• To do
From the data that follows, print exactly the lines starting at the one containing "const finial = new THREE.Group();" and ending at the one containing "for node in"; include both of them and nothing more.
== Given data
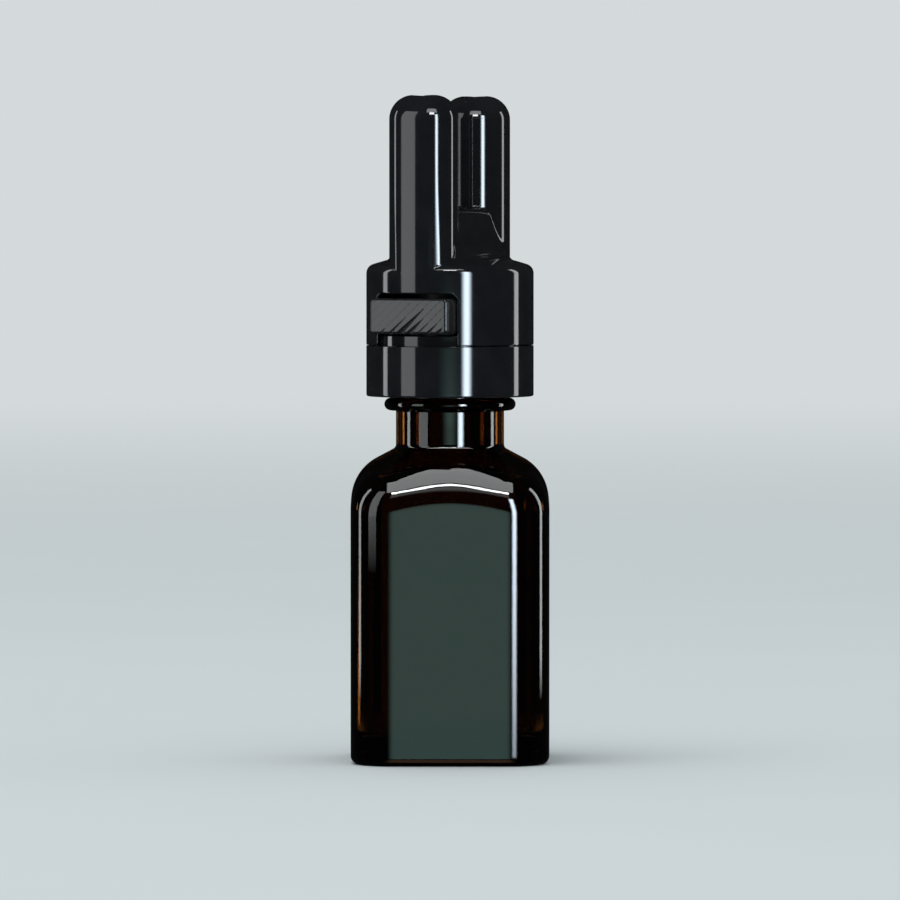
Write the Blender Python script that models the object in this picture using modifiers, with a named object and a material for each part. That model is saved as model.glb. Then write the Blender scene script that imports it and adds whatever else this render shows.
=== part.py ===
"""Sniffer bottle: a square amber glass bottle with a two-nostril valve cap.

Lengths are metres and Z is up. The bottle stands on z = 0 with its front face towards -Y.
The cap's pieces are placed with the push button facing -Y, under an empty that turns them
all about the bottle's axis. The button works a sliding valve that opens the bottle to the
two nose towers, and the screw collar draws the whole cap down on the bottle's neck.
"""

import math

import bmesh
import bpy

# Clearances and cutting
GAP = 0.00025
SEAL_GAP = 0.00015
CUT_OVERRUN = 0.0010
MERGE_DISTANCE = 0.00001

# Bottle body
BODY_WIDTH = 0.0288
BODY_CORNER_RADIUS = 0.0063
BODY_WALL = 0.0018
BASE_THICKNESS = 0.0030
HEEL_RADIUS = 0.0012
STANDING_RING_WIDTH = 0.0030
PUSH_UP_HEIGHT = 0.0008
PUSH_UP_RAMP = 0.0015
SHOULDER_ANGLE = math.radians(28)
SHOULDER_RADIUS = 0.0070
INNER_HEEL_RADIUS = 0.0025

# Bottle neck
NECK_FOOT_HEIGHT = 0.04565
NECK_RADIUS = 0.00787
NECK_WALL = 0.00237
NECK_FOOT_RADIUS = 0.0008
BEAD_RISE = 0.0063
BEAD_STAND_OUT = 0.0017
BEAD_RADIUS = 0.0009
FINISH_HEIGHT = 0.00615
LIP_RADIUS = 0.0004

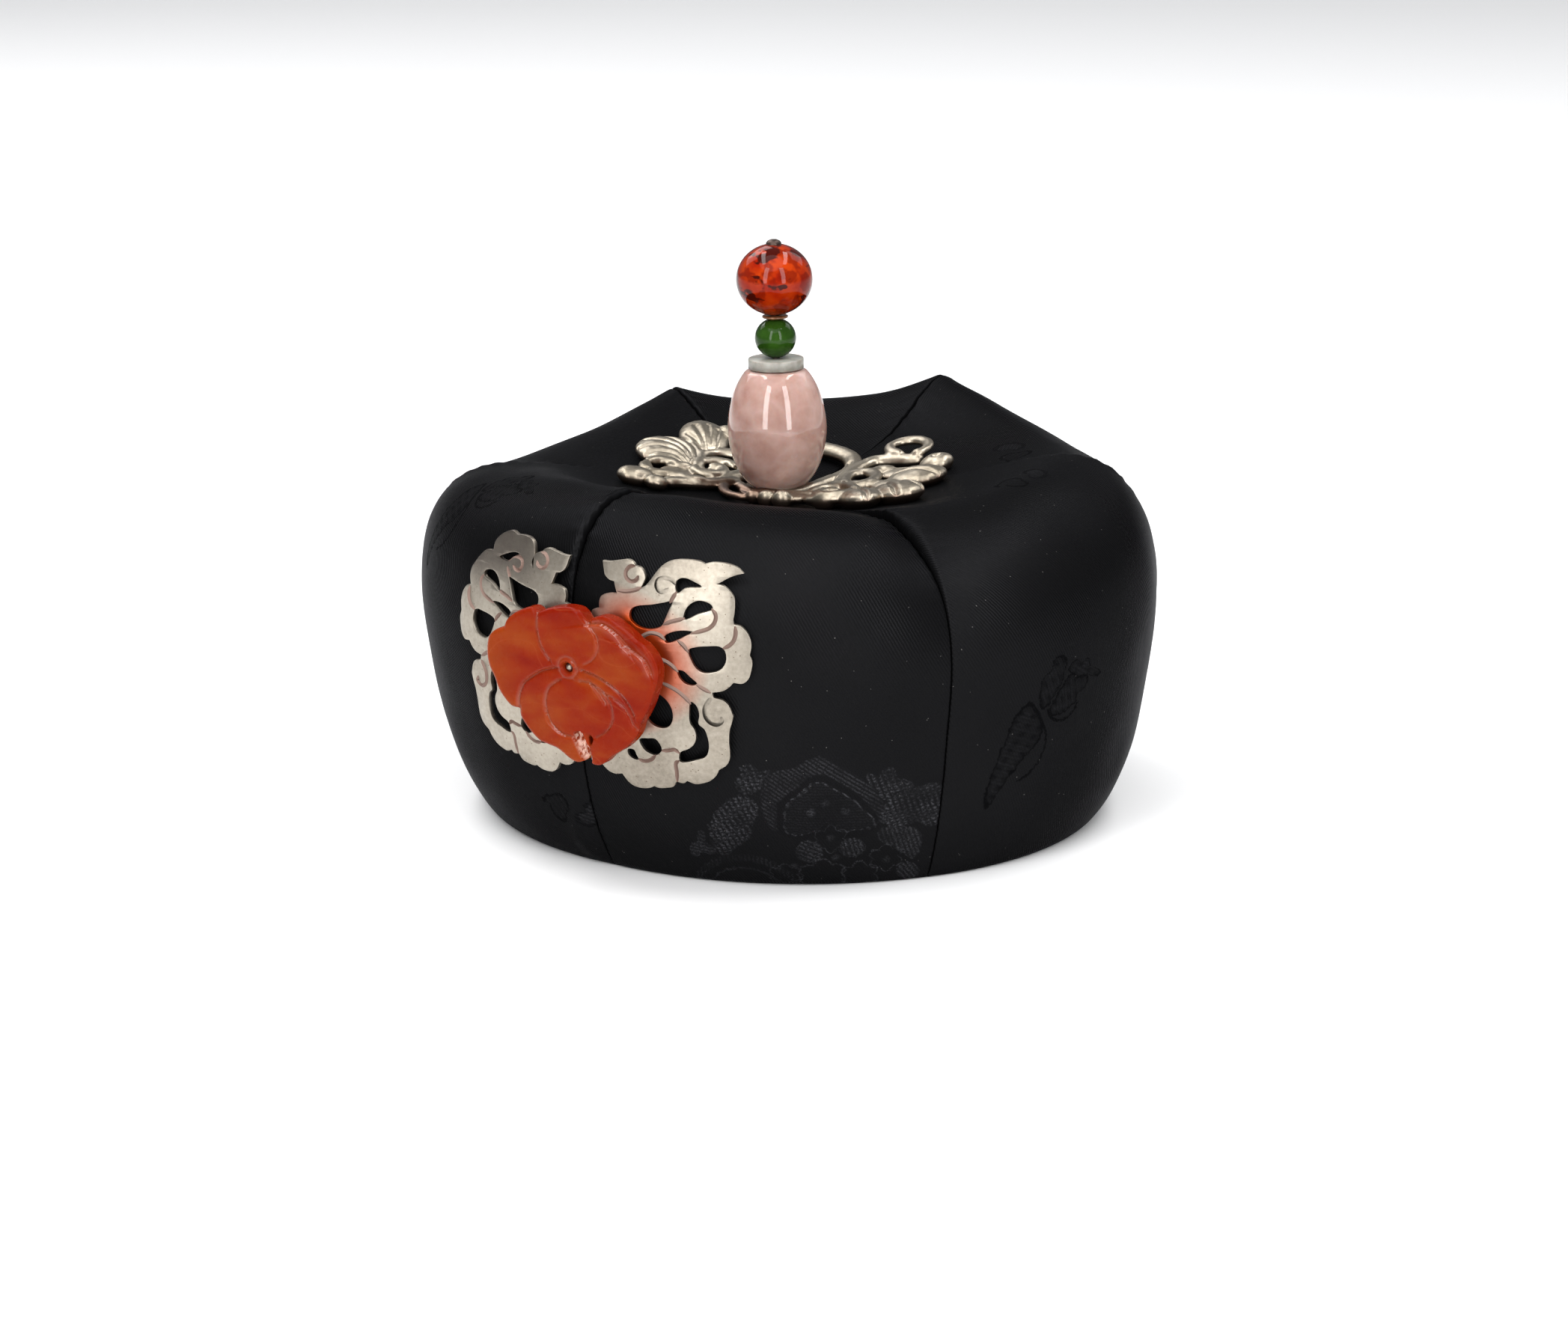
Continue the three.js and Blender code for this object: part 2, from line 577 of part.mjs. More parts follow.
// Height of the underside of the top plate, which follows the dish a little above the silk.
function bowl(x, y) {
  const radius = Math.hypot(x, y);
  const rim = dishHeight(Math.atan2(x, -y));
  return lerp(CENTRE_HEIGHT, rim, (radius / DISH_RADIUS) ** TOP_PLATE_BOWL) + TOP_PLATE_LIFT;
}

const coronet = new THREE.Group();
coronet.position.y = AXIS_BACK;

GORE_NAMES.forEach((name, gore) => {
  coronet.add(mesh(name, goreGeometry(gore), silk));
});

const front = new THREE.Group();
front.rotation.z = degToRad(FRONT_TURN);
const flower = mesh('carnelian_flower', carvedFlower(), carnelian);
flower.position.set(0, -FLOWER_BACK, FLOWER_HEIGHT);
const flowerPin = mesh('flower_pin', turned([
  [0, 0],
  [FLOWER_PIN_HEAD, 0],
  [FLOWER_PIN_HEAD, FLOWER_PIN_HEAD_THICK],
  [FLOWER_PIN, FLOWER_PIN_HEAD_THICK],
  [FLOWER_PIN, FLOWER_PIN_LONG - FLOWER_PIN / 2],
  [FLOWER_PIN / 2, FLOWER_PIN_LONG],
  [0, FLOWER_PIN_LONG],
], FLOWER_PIN_SIDES), sheetSilver);
flowerPin.position.set(0, FLOWER_PIN_IN - SHEET_RADIUS, FLOWER_HEIGHT);
flowerPin.rotation.x = Math.PI / 2;
front.add(mesh('front_plate', frontPlate(), sheetSilver), flower, flowerPin);

const finial = new THREE.Group();
finial.position.set(FINIAL.x, FINIAL.y, CENTRE_HEIGHT);
finial.quaternion.setFromAxisAngle(
  new THREE.Vector3(-Math.sin(FINIAL_LEAN_TO), Math.cos(FINIAL_LEAN_TO), 0),
  FINIAL_LEAN,
);
const beads = new THREE.Group();
beads.position.z = -CENTRE_HEIGHT;
finial.add(beads);
const vaseLine = (low, high) => VASE_LINE.map(({ share, radius }) => [radius, lerp(low, high, share)]);
const collarLine = (low, high) => discLine(COLLAR_RADIUS, low, high, COLLAR_ROUND);
const washerLine = (low, high) => discLine(WASHER_RADIUS, low, high, WASHER_ROUND);
beads.add(
  mesh('vase_bead', drilled(vaseLine(VASE_LOW, VASE_HIGH)), roseQuartz),
  mesh('collar_disc', bead(VASE_HIGH, COLLAR_HIGH, collarLine), whiteShell),
  mesh('jade_bead', bead(COLLAR_HIGH, JADE_HIGH, ball(JADE_RADIUS)), jade),
  mesh('amber_washer', bead(JADE_HIGH, WASHER_HIGH, washerLine), darkAmber),
  mesh('amber_bead', bead(WASHER_HIGH, AMBER_HIGH, ball(AMBER_RADIUS)), amber),
  mesh('bead_pin', beadPin(), darkMetal),
);

coronet.add(front, mesh('top_plate', topPlate(), castSilver), finial);

export default coronet;
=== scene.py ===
# %% [markdown]
# # A padded bridal coronet
# The real thing is a small crown worn on top of the head with wedding dress. Six stuffed gores of black
# silk meet in a dish at the top. A pierced silver plate with a carved carnelian flower is pinned to the
# front, a cast silver ornament lies in the dish, and a column of stone beads stands on it. This lesson
# loads the solid model as a frame and then makes each piece again with its real surface.

# %% Load the frame
import json
import math

import bmesh
import bpy
import numpy as np
from mathutils import Matrix, Vector, noise


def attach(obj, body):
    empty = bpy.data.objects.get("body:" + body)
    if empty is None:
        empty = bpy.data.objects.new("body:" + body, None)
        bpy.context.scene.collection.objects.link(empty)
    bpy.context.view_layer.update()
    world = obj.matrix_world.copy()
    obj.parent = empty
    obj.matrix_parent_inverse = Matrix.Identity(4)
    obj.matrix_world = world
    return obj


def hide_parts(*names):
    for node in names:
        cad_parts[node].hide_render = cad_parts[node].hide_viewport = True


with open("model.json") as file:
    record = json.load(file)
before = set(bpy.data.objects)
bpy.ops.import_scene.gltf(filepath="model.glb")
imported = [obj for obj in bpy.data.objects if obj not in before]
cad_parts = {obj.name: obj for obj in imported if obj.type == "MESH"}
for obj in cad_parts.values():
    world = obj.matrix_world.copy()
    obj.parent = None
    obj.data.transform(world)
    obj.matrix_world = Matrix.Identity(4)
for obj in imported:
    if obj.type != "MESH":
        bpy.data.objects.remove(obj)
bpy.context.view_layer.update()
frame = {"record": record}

# %% [markdown]
# ## Units and the crown's own axis
# The solid model is in metres, but every size on a jewel is easier to read in millimetres. Each piece is
# therefore shaped in millimetres about the crown's upright axis, with the front seam towards -Y, and one
# matrix takes the finished mesh to its place. The axis stands a little behind the middle of the whole.

# %% From millimetres about the axis to the frame
AXIS = Vector(frame["record"]["mounts"][0]["pos_m"])
CROWN = Matrix.Translation((0, AXIS.y, 0)) @ Matrix.Scale(0.001, 4)
TURN_FRONT = math.radians(3.6)
FRONT = CROWN @ Matrix.Rotation(TURN_FRONT, 4, "Z")


def into_scene(name, data):
    """A new object in the scene for a mesh, a curve, a light or a camera."""
    thing = bpy.data.objects.new(name, data)
    bpy.context.scene.collection.objects.link(thing)
    return thing


def finish_piece(name, shape, place, *finishes, sharp=180):
    """Makes a bmesh in millimetres into a placed piece with its materials."""
    mesh = bpy.data.meshes.new(name)
    shape.to_mesh(mesh)
    shape.free()
    mesh.transform(place)
    mesh.shade_smooth()
    if sharp < 180:
        mesh.set_sharp_from_angle(angle=math.radians(sharp))
    for finish in finishes:
        mesh.materials.append(finish)
    print(f"{name}: {len(mesh.vertices)} points, {len(mesh.polygons)} faces")
    return into_scene(name, mesh)


def settle(piece, slot, *nodes):
    """The piece rides on the crown and takes the place of its solids; slot is not used."""
    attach(piece, "root")
    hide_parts(*nodes)


print("crown axis stands at y =", round(AXIS.y * 1000, 2), "mm")

# %% [markdown]
# ## Camera
# The photograph was taken from the right of the front seam and a little above. The camera is built from
# those two angles and the distance at which the crown has the size that it has in the picture.

# %% Camera at the photograph's angle
VIEW_AZIMUTH = math.radians(35)
VIEW_ELEVATION = math.radians(15)
VIEW_DISTANCE = 0.9
PIXELS = (2095, 1764)
FOCAL_PIXELS = 5214
CROWN_PIXEL = (1056, 1058)
FILM_WIDTH = 36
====
• Result below
const finial = new THREE.Group();
finial.position.set(FINIAL.x, FINIAL.y, CENTRE_HEIGHT);
finial.quaternion.setFromAxisAngle(
  new THREE.Vector3(-Math.sin(FINIAL_LEAN_TO), Math.cos(FINIAL_LEAN_TO), 0),
  FINIAL_LEAN,
);
const beads = new THREE.Group();
beads.position.z = -CENTRE_HEIGHT;
finial.add(beads);
const vaseLine = (low, high) => VASE_LINE.map(({ share, radius }) => [radius, lerp(low, high, share)]);
const collarLine = (low, high) => discLine(COLLAR_RADIUS, low, high, COLLAR_ROUND);
const washerLine = (low, high) => discLine(WASHER_RADIUS, low, high, WASHER_ROUND);
beads.add(
  mesh('vase_bead', drilled(vaseLine(VASE_LOW, VASE_HIGH)), roseQuartz),
  mesh('collar_disc', bead(VASE_HIGH, COLLAR_HIGH, collarLine), whiteShell),
  mesh('jade_bead', bead(COLLAR_HIGH, JADE_HIGH, ball(JADE_RADIUS)), jade),
  mesh('amber_washer', bead(JADE_HIGH, WASHER_HIGH, washerLine), darkAmber),
  mesh('amber_bead', bead(WASHER_HIGH, AMBER_HIGH, ball(AMBER_RADIUS)), amber),
  mesh('bead_pin', beadPin(), darkMetal),
);

coronet.add(front, mesh('top_plate', topPlate(), castSilver), finial);

export default coronet;
=== scene.py ===
# %% [markdown]
# # A padded bridal coronet
# The real thing is a small crown worn on top of the head with wedding dress. Six stuffed gores of black
# silk meet in a dish at the top. A pierced silver plate with a carved carnelian flower is pinned to the
# front, a cast silver ornament lies in the dish, and a column of stone beads stands on it. This lesson
# loads the solid model as a frame and then makes each piece again with its real surface.

# %% Load the frame
import json
import math

import bmesh
import bpy
import numpy as np
from mathutils import Matrix, Vector, noise


def attach(obj, body):
    empty = bpy.data.objects.get("body:" + body)
    if empty is None:
        empty = bpy.data.objects.new("body:" + body, None)
        bpy.context.scene.collection.objects.link(empty)
    bpy.context.view_layer.update()
    world = obj.matrix_world.copy()
    obj.parent = empty
    obj.matrix_parent_inverse = Matrix.Identity(4)
    obj.matrix_world = world
    return obj


def hide_parts(*names):
    for node in names:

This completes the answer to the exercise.